Vance Brand Airport is a city-owned public-use airport located three nautical miles (6 km) southwest of the central business district of Longmont, in Boulder County, Colorado, United States. The Airport is named after former NASA astronaut Vance Brand.

Although many U.S. airports use the same three-letter location identifier for the FAA and IATA, this facility is assigned LMO by the FAA but has no designation from the IATA (which assigned LMO to RAF Lossiemouth in Lossiemouth, Scotland).

== Facilities and aircraft ==

Vance Brand Airport covers an area of 261 acre at an elevation of 5,055 feet (1,541 m) above mean sea level. It has one runway designated 11/29 with a concrete surface measuring 4,800 by 75 feet (1,463 x 23 m).
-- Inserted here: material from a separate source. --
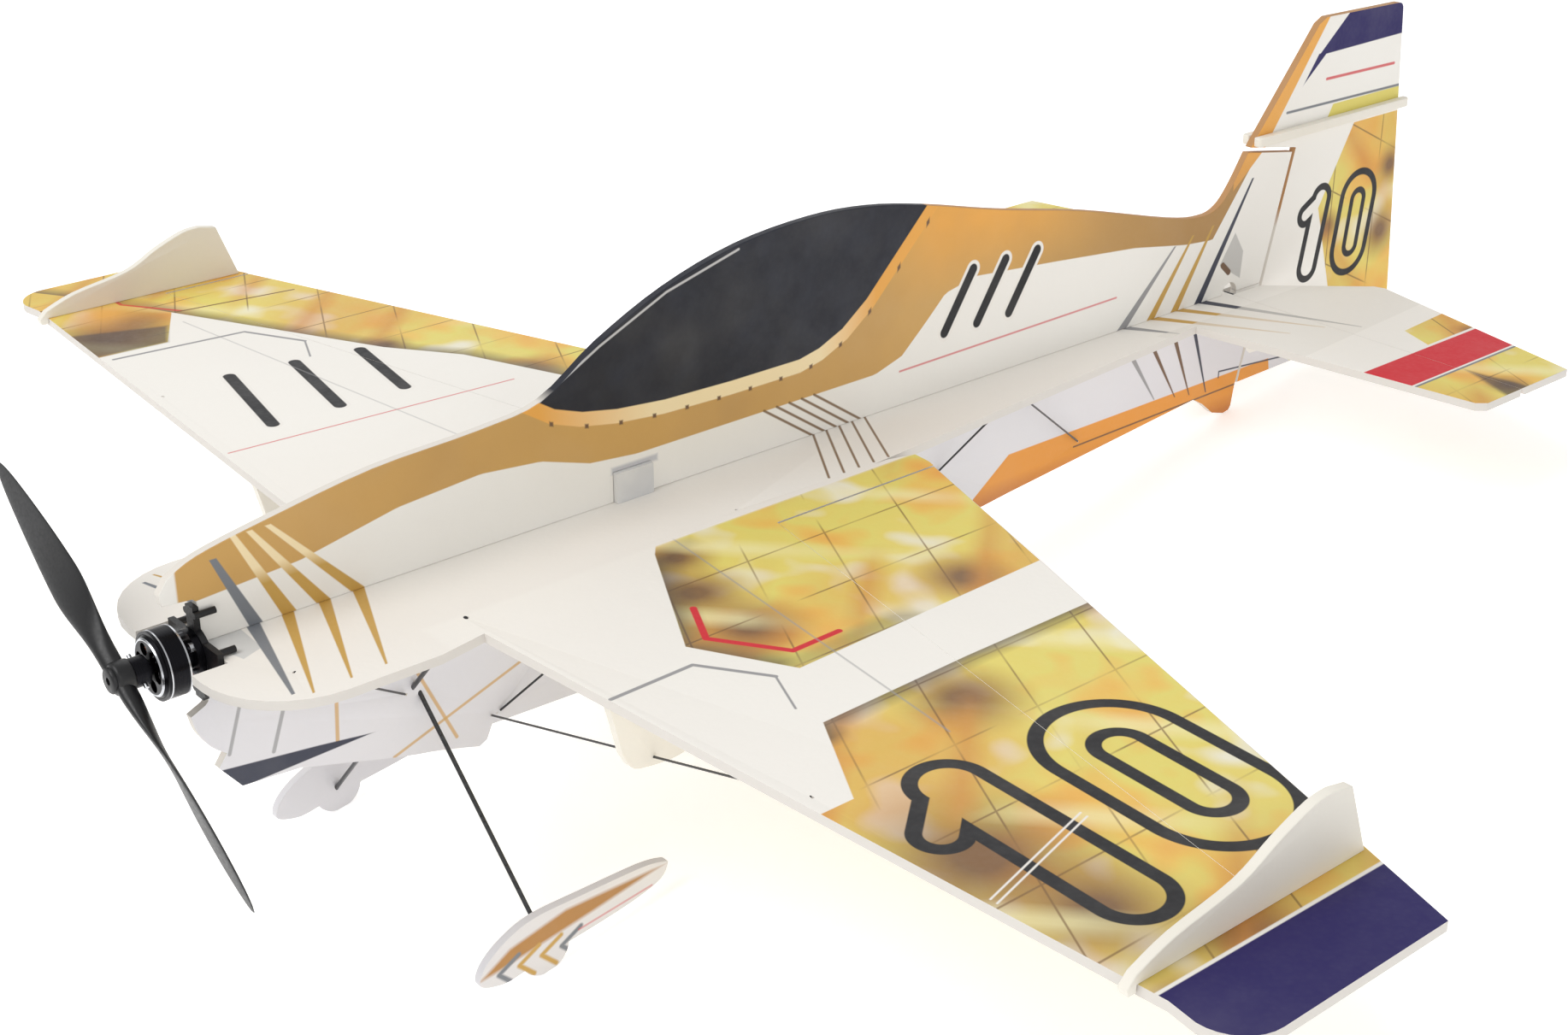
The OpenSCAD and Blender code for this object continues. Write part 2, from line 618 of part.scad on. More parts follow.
blade_faces = concat(
  [[for (k = [0 : blade_sides - 1]) k]],
  [[for (k = [blade_sides - 1 : -1 : 0]) blade_rings * blade_sides + k]],
  [for (i = [0 : blade_rings - 1], k = [0 : blade_sides - 1]) let (n = (k + 1) % blade_sides,
    a = i * blade_sides + k, b = i * blade_sides + n) each [[a, a + blade_sides, b], [b, a + blade_sides, b + blade_sides]]]);
module propeller() stance() color([0.09, 0.09, 0.1]) difference() {
  union() {
    axial(hub_front + 1.5, hub_mid - hub_front - 1.5, hub_r);
    axial(hub_front, 2, hub_r - 1.4);
    for (a = [0, 180]) translate([0, blade_y, thrust_z]) rotate([0, a + blade_turn - 90, 0])
      polyhedron(blade_points, blade_faces, convexity = 4);
  }
  axial(hub_front - 1, hub_mid - hub_front + 2, shaft_d / 2);
}
module propeller_collar() stance() color("black") difference() {
  axial(hub_mid, hub_back - hub_mid, hub_r - 0.6);
  axial(hub_mid - 1, hub_back - hub_mid + 2, shaft_d / 2);
  collar_bores(0.9);
}
module collar_bores(r) for (a = [0, 180]) translate([0, (hub_mid + hub_back) / 2, thrust_z]) rotate([0, a + blade_turn, 0])
  translate([shaft_d / 2, 0, 0]) rotate([0, 90, 0]) cylinder(r = r, h = 6.4, $fn = 24);
module collar_screws() stance() color("silver") difference() {
  collar_bores(0.9);
  axial(hub_mid - 1, hub_back - hub_mid + 2, shaft_d / 2 + 0.1);
}

// -- servos: the case stands on z = 0 with its shaft at the origin, pointing down
module servo_case(ear_z = 0) color("dodgerblue") difference() {
  union() {
    translate([-servo_w / 2, -shaft_in, 0]) cube([servo_w, servo_l, servo_h]);
    translate([0, 0, -boss_h]) cylinder(d = arm_hub_d, h = boss_h, $fn = 32);
    if (ear_z > 0) translate([-servo_w / 2, -shaft_in - ear_l, ear_z]) cube([servo_w, servo_l + 2 * ear_l, ear_t]);
  }
  translate([0, 0, -boss_h - 1]) cylinder(d = spline_d + 2 * run_gap, h = boss_h + 2, $fn = 32);
  if (ear_z > 0) for (y = [-shaft_in - ear_l / 2, servo_l - shaft_in + ear_l / 2])
    translate([0, y, ear_z - 1]) cylinder(d = 1.6, h = ear_t + 2, $fn = 24);
}
// an arm under the case, with one blade for each angle
module servo_arm(r, angles) color(nylon) difference() {
  union() {
    translate([0, 0, -arm_lift - arm_t]) cylinder(d = arm_hub_d, h = arm_t, $fn = 32);
    translate([0, 0, -arm_lift - 0.1]) cylinder(d = spline_d, h = boss_h + 1, $fn = 32);
    for (a = angles) rotate([0, 0, a]) {
      translate([0, -arm_w / 2, -arm_lift - arm_t]) cube([r, arm_w, arm_t]);
      translate([r, 0, -arm_lift - arm_t]) cylinder(d = arm_w, h = arm_t, $fn = 32);
    }
  }
  for (a = angles) rotate([0, 0, a]) translate([r, 0, -arm_lift - arm_t - 1])
    cylinder(d = pin_d + 2 * run_gap, h = arm_t + 2, $fn = 24);
}
// a push rod with a pin at each end, both along the direction v
module push_rod(a, b, v, to_arm, to_horn) color(carbon) {
  u = (b - a) / norm(b - a);
  rod(a - 0.8 * u, b + 0.8 * u, rod_d);
  rod(a, a + to_arm * v, pin_d);
  rod(b, b + to_horn * v, pin_d);
}
pin_reach = rod_d / 2 + rod_side + arm_t + pin_over;
horn_reach = rod_d / 2 + rod_side + horn_t + pin_over;

// -- aileron control
module at_aileron_servo() translate([0, ail_servo_y, ail_case_z]) children();
module aileron_servo() stance() at_aileron_servo() servo_case();
module aileron_servo_arm() stance() at_aileron_servo() servo_arm(aileron_arm_r, [ail_swing, 180 - ail_swing]);
ail_horn_hole = [ail_horn_x, ail_horn_y, ail_rod_z];
ail_rod_end = ail_horn_hole - [horn_t / 2 + 0.9, 0, 0];
module aileron_horn(s) stance() color(nylon) mirror([side(s), 0, 0]) difference() {
  upright([[ail_horn_y + foam_t + 1.5, under_z], [ail_horn_y - 3.6, ail_rod_z + 1], [ail_horn_y - 3.2, ail_rod_z - 3],
    [ail_horn_y + 3.2, ail_rod_z - 3.6], [ail_horn_y + foam_t + 11, under_z]], ail_horn_x, horn_t);
  translate(ail_horn_hole - [2, 0, 0]) rotate([0, 90, 0]) cylinder(d = ail_hole_d, h = 4, $fn = 32);
}
module aileron_horn_port() aileron_horn(1);
module aileron_horn_starboard() aileron_horn(-1);
module aileron_rod(s) stance() color(carbon) mirror([side(s), 0, 0]) {
  u = (ail_rod_end - ail_pin) / norm(ail_rod_end - ail_pin);
  rod(ail_pin - 0.8 * u, ail_rod_end, rod_d);
  rod(ail_pin, ail_pin + [0, 0, pin_reach], pin_d);
  rod(ail_rod_end - [0.3, 0, 0], ail_rod_end + [2.6, 0, 0], pin_d);
}
module aileron_rod_port() aileron_rod(1);
module aileron_rod_starboard() aileron_rod(-1);

// -- elevator control, in one upright plane on the starboard side
module at_elevator_servo() translate([elev_case_x, elev_servo_y, elev_servo_z]) rotate([0, 90, 0]) children();
module elevator_servo() stance() at_elevator_servo() servo_case(-half_t - elev_case_x - ear_t);
module elevator_servo_arm() stance() at_elevator_servo() servo_arm(arm_r, [0]);
elev_pin = [elev_rod_x, elev_servo_y, elev_servo_z - arm_r];
elev_hole = [elev_rod_x, elevator_y, -arm_r];
module elevator_horn() stance() color(nylon) difference() {
  upright([[elevator_y + foam_t + 1.5, under_z], [elevator_y - 2.4, 1 - arm_r], [elevator_y - 2, -arm_r - 2],
    [elevator_y + 2.4, -arm_r - 2.4], [elevator_y + foam_t + 10, under_z]],
    elev_rod_x + rod_d / 2 + rod_side + horn_t / 2, horn_t);
  translate(elev_hole) rotate([0, 90, 0]) cylinder(d = elev_hole_d, h = 4, $fn = 24);
}
module elevator_rod() stance() push_rod(elev_pin, elev_hole, [1, 0, 0], pin_reach, horn_reach);

// -- rudder control, in a level plane on the starboard side
module at_rudder_servo() translate([rud_servo_x, rud_servo_y, rud_case_z]) children();
module rudder_servo() stance() at_rudder_servo() servo_case();
module rudder_servo_arm() stance() at_rudder_servo() servo_arm(arm_r, [180]);
rud_pin = [rud_servo_x - arm_r, rud_servo_y, rud_rod_z];
rud_hole = [-arm_r, rud_horn_y, rud_rod_z];
module rudder_horn() stance() color(nylon) difference() {
  translate([0, 0, rud_rod_z + rod_d / 2 + rud_side]) linear_extrude(horn_t)
    polygon([[-half_t, rud_horn_y + 3], [-half_t, rud_horn_y + 13], [-arm_r - 2.4, rud_horn_y + 2.4],
      [-arm_r - 2.4, rud_horn_y - 2.2], [-arm_r + 2.4, rud_horn_y - 2.4]]);
  translate(rud_hole) cylinder(d = rud_hole_d, h = rud_reach, $fn = 24);
}
module rudder_rod() stance() push_rod(rud_pin, rud_hole, [0, 0, 1], pin_reach, rud_reach);

// -- boxes on the starboard side of the lower profile
module side_box(y, z, l, h, t, off = 0) translate([-half_t - off - t, y, z]) cube([t, l, h]);
module speed_controller() stance() color("midnightblue") side_box(controller_y, controller_z, 34, 20, 6);
module receiver() stance() color("darkslategray") side_box(receiver_y, receiver_z, 34, 20, 8);
module battery() stance() color("steelblue") side_box(battery_y, battery_z, battery_l, battery_h, battery_t, pad_t);
module battery_pad() stance() color("black") side_box(battery_y + pad_inset, battery_z + pad_inset,
  battery_l - 2 * pad_inset, battery_h - 2 * pad_inset, pad_t);

fuselage_plate();
upper_profile();
lower_profile();
wing_port();
wing_starboard();
aileron_port();
aileron_starboard();
wing_fence_port();
wing_fence_starboard();
strut_web_port();
strut_web_starboard();
elevator_port();
elevator_starboard();
elevator_joiner();
rudder();
rudder_strips();
spar_port();
spar_starboard();
wheel_pant_port();
wheel_pant_starboard();
leg_port();
leg_starboard();
leg_stays();
wing_braces();
plate_braces();
tail_braces();
motor_mount();
motor_screws();
motor_base();
motor_bearings();
motor_stator();
motor_windings();
motor_bell();
motor_magnets();
motor_shaft();
propeller();
propeller_collar();
collar_screws();
aileron_servo();
aileron_servo_arm();
aileron_horn_port();
aileron_horn_starboard();
aileron_rod_port();
aileron_rod_starboard();
elevator_servo();
elevator_servo_arm();
elevator_horn();
elevator_rod();
rudder_servo();
rudder_servo_arm();
rudder_horn();
rudder_rod();
speed_controller();
receiver();
battery();
battery_pad();
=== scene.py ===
import bpy
import bmesh
import json
import math
from mathutils import Matrix, Vector


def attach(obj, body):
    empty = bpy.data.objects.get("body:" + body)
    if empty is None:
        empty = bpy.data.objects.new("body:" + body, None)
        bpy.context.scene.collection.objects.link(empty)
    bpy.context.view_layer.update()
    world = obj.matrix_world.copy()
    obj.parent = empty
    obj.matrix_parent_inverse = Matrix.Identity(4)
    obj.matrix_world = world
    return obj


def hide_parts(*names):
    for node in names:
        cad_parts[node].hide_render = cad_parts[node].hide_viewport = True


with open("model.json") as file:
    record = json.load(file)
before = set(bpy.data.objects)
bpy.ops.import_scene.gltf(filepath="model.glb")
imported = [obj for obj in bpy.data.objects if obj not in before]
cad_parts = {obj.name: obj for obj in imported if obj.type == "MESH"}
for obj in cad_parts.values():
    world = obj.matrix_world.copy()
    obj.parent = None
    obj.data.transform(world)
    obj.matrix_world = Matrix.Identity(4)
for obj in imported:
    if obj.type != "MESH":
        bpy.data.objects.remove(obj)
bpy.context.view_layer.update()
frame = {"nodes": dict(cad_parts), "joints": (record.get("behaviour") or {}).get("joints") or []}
nodes = frame["nodes"]
scene = bpy.context.scene

# The aeroplane is drawn level: x to port, y aft, z up, in millimetres, from the centre of the propeller.
# On the ground it sits nose up, so the level axes come from the propeller's joint.
spin = next(j for j in frame["joints"] if j["name"] == "propeller_spin")
port = Vector((1, 0, 0))
aft = Vector(spin["axis"])
up = port.cross(aft)
thrustDrop = 4
origin = Vector(spin["pos_m"]) + up * thrustDrop / 1000
mm = 0.001
levelToRow = Matrix((
    (port.x * mm, aft.x * mm, up.x * mm, origin.x), (port.y * mm, aft.y * mm, up.y * mm, origin.y),
    (port.z * mm, aft.z * mm, up.z * mm, origin.z), (0, 0, 0, 1)))


def place(x, y, z):
    return levelToRow @ Vector((x, y, z))


# shader maths

class Wire:
    def __init__(self, finish, socket):
        self.finish = finish
        self.socket = socket

    def math(self, operation, *others):
        return self.finish.node("ShaderNodeMath", dict(operation=operation), [self, *others])

    def __add__(self, other): return self.math("ADD", other)
    def __sub__(self, other): return self.math("SUBTRACT", other)
    def __mul__(self, other): return self.math("MULTIPLY", other)
    def __truediv__(self, other): return self.math("DIVIDE", other)
    def __rsub__(self, other): return self.finish.node("ShaderNodeMath", dict(operation="SUBTRACT"), [other, self])
    __radd__ = __add__
    __rmul__ = __mul__

    def least(self, other): return self.math("MINIMUM", other)
    def most(self, other): return self.math("MAXIMUM", other)
    def fold(self, other): return self.math("PINGPONG", other)
    def size(self): return self.math("ABSOLUTE")
    def root(self): return self.math("SQRT")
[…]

For the 12-month period ending August 28, 2008, the airport had 99,990 aircraft operations, an average of 273 per day: 99.9% general aviation and <0.1% military. At that time there were 281 aircraft based at this airport: 84% single-engine, 7% multi-engine, 1% jet, 3% helicopter and 6% ultralight.

== History ==

The airport was originally opened October 28, 1945, as Longmont Municipal Airport. The airport was renamed to Vance Brand Airport in October 1988.